LONDON (Reuters) - Factbox on Frenchman Jerome Champagne, one of five candidates standing for the FIFA presidency in an election on Feb. 26:

- Born in Paris on June 15, 1958

- The 57-year-old Frenchman held senior positions at FIFA before leaving the organisation in 2010.

- Was the first to declare he was running in the 2015 presidential election in January 2014, but later pulled out when he could not get the backing of the mandatory five FAs needed to secure a place in the race.

- Completed his education in 1981 after gaining degrees at the Institute of Political Sciences of Paris and the Institute of Oriental Languages.

- Joined France's Ministry of Foreign Affairs in 1983 and during his career as a diplomat served in Muscat in the Sultanate of Oman, Havana, Paris, Los Angeles and Brasilia.

- Became Deputy Consul General in Los Angeles where, during the build-up to the 1994 World Cup in the United States, he met the leaders of the Organising Committee for the 1998 World Cup in France, among them Michel Platini and later Sepp Blatter.

- Left the French diplomatic service in 1997 and began working for the French World Cup Organising Committee as diplomatic adviser and Chief of Protocol under Platini.

- Blatter, then FIFA's secretary general, invited him to join FIFA as his international adviser when he became president in 1998.

- Has always been closely linked with the now-banned Blatter and has never criticised him publicly, despite calling for huge reforms at FIFA.

- Champagne quickly established himself as one of the most influential members of the organisation, involved in a host of initiatives including building better relationships with the European Union, the International Olympic Committee, FIFpro - the international players union - and many others.

- Was FIFA's Deputy Secretary General between 2002 and 2005, and was their Director of International Relations from 2007 until he left FIFA in 2010 after political infighting cost him his position.
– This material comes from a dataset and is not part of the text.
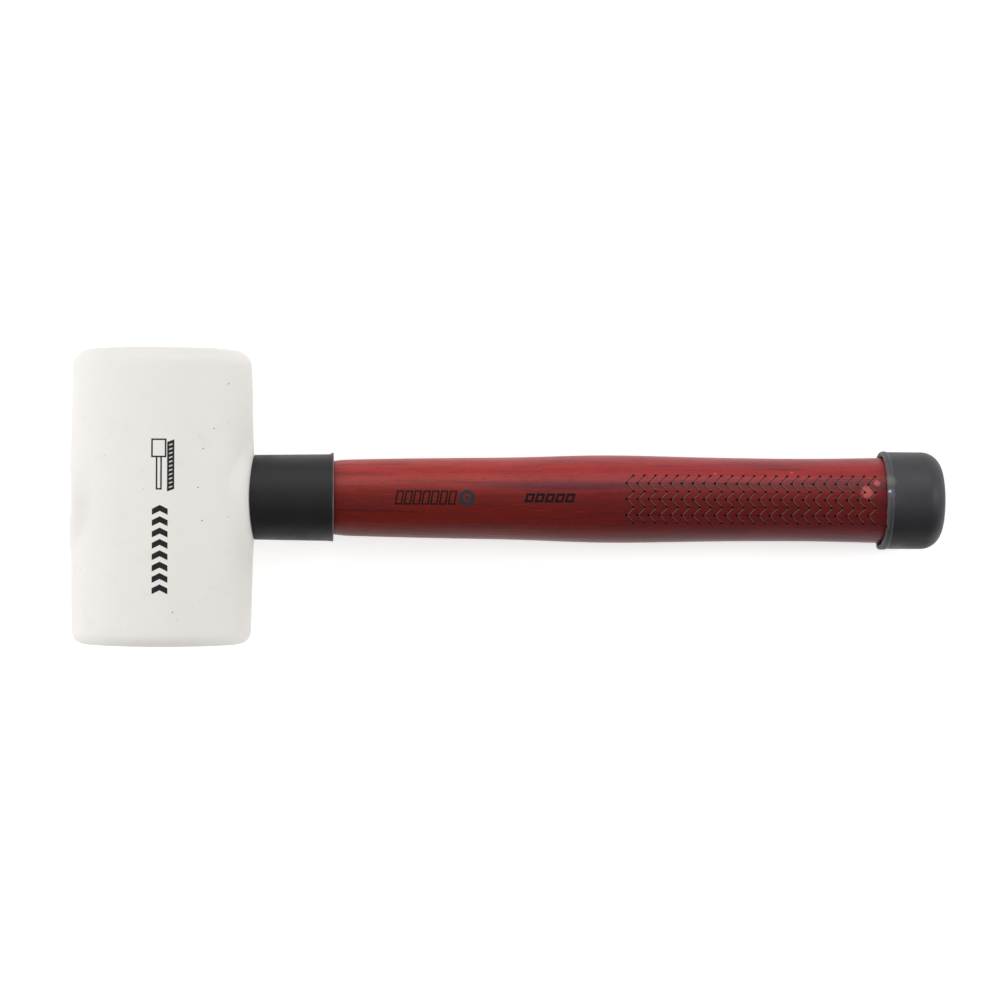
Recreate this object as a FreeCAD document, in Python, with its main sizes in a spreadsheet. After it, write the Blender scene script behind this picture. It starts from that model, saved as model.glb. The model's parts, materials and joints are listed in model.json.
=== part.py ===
import FreeCAD, Part
import math
import os

import Sketcher
from FreeCAD import Placement, Rotation, Vector

# A wooden-handled rubber mallet, lying on a bench.
#
# Every piece is drawn in the tool's own axes: X runs down the handle towards the butt, Y
# along the head from face to face, and both axes cross at the middle of the head. The
# finished pieces are then laid down together, so that the head and the butt cap both
# touch the bench at Z = 0.

# Driving sizes in millimetres: name, value, meaning.
SIZES = (
    ("head_radius", 36.05, "head, at the middle of its barrel"),
    ("head_end_radius", 35.0, "head, at either striking face"),
    ("head_half_length", 57.9, "middle of the head to a striking face"),
    ("front_rim_radius", 7.0, "rounding round the +Y striking face"),
    ("back_rim_radius", 5.0, "rounding round the -Y striking face"),
    ("eye_reach", 40.0, "distance from the head's middle at which the eye's radii are given"),
    ("eye_crown_radius", 12.7, "eye, on the side away from the handle"),
    ("eye_mouth_radius", 14.75, "eye, on the side where the handle goes in"),
    ("pad_radius", 19.0, "swelling of the rubber round either end of the eye"),
    ("face_height", 20.0, "half the height over which the swelling's faces are curved"),
    ("face_fall", 2.35, "distance by which they fall away at that height"),
    ("tenon_end", 34.6, "head's middle to the handle's end inside the eye"),
    ("collar_start", 36.2, "head's middle to the near end of the neck collar, at its sides"),
    ("collar_end", 67.5, "head's middle to the far end of the neck collar"),
    ("collar_head_radius", 16.75, "neck collar, outside, at the head"),
    ("collar_grip_radius", 17.15, "neck collar, outside, at the grip"),
    ("collar_lip_radius", 17.4, "neck collar, over the lip at its far end"),
    ("collar_lip_width", 1.4, "length of that lip"),
    ("neck_radius", 14.95, "wood, where it comes out of the neck collar"),
    ("shank_at", 100.0, "first control point of the grip's curve, from the head's middle"),
    ("shank_radius", 15.9, "its distance from the axis"),
    ("rise_at", 138.0, "second control point"),
    ("rise_radius", 16.1, "its distance from the axis"),
    ("shoulder_at", 158.0, "third control point"),
    ("shoulder_radius", 17.1, "its distance from the axis"),
    ("belly_at", 182.0, "fourth control point"),
    ("belly_radius", 17.6, "its distance from the axis"),
    ("fall_at", 210.0, "fifth control point"),
    ("fall_radius", 16.75, "its distance from the axis"),
    ("waist_at", 254.0, "sixth control point"),
    ("waist_radius", 16.3, "its distance from the axis"),
    ("flare_at", 270.0, "seventh control point"),
    ("flare_radius", 16.65, "its distance from the axis"),
    ("seat_radius", 17.0, "wood, inside the butt cap"),
    ("handle_end", 306.8, "head's middle to the end of the wood in the cap"),
    ("handle_end_chamfer", 1.5, "bevel round that end"),
    ("cap_start", 285.0, "head's middle to the mouth of the butt cap"),
    ("cap_shoulder", 309.45, "head's middle to the rim of the cap's domed end"),
    ("cap_end", 310.25, "head's middle to the crown of the butt cap"),
    ("cap_gate_radius", 2.0, "flat spot that the mould's gate leaves on that crown"),
    ("cap_radius", 19.35, "butt cap, outside"),
    ("cap_corner_radius", 7.9, "rounding at the closed end of the cap"),
    ("cap_bead_radius", 19.7, "butt cap, over the bead at its mouth"),
    ("cap_bead_width", 2.0, "length of the bead"),
    ("cap_mouth_rounding", 0.8, "rounding round the outer edge of the mouth"),
    ("wood_wedge_length", 24.0, "depth to which the wooden wedge is driven"),
    ("wood_wedge_back", 1.8, "half its thickness at the driven end"),
    ("kerf_half_width", 0.6, "half the saw cut it is driven into, and half its own tip"),
    ("kerf_depth", 32.0, "depth of that saw cut"),
    ("steel_wedge_length", 15.0, "depth to which each steel wedge is driven"),
    ("steel_wedge_back", 1.0, "half its thickness at the driven end"),
    ("steel_wedge_tip", 0.25, "half its thickness at the tip"),
    ("steel_wedge_width", 15.0, "its width across the wooden wedge"),
    ("steel_wedge_offset", 6.2, "distance of each from the middle of the tenon"),
    ("overshoot", 2.0, "how far a cutting outline runs past the material it removes"),
)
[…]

- Since 2010, Champagne has worked as an independent international football consultant, often in association with FIFA and has helped broker a new initiative in Cyprus involving the Greek and Turkish FAs who signed a declaration last November aiming to unify football on the island for the first time since 1955.

- He has also worked on gaining recognition for Kosovo, which means FIFA members can play friendlies against Kosovo, although it is not yet a member of FIFA.

- In 2012 he issued a 26-page 20,000 word document entitled "What FIFA for the 21st Century?".

- Key points of Champagne's FIFA election manifesto:

- Is against any expansion of the World Cup to 40 teams.

- He would re-organise FIFA's current grants system which sees the richest FAs getting the same grants as the poorest. Most of the money, he says, would go to the poorest members.

- William Hill odds to win presidency: 66/1

- William Hill odds for the other candidates: 8/15 Sheikh Salman; 6/4 Gianni Infantino, 8/1, Prince Ali; 66/1 Tokyo Sexwale.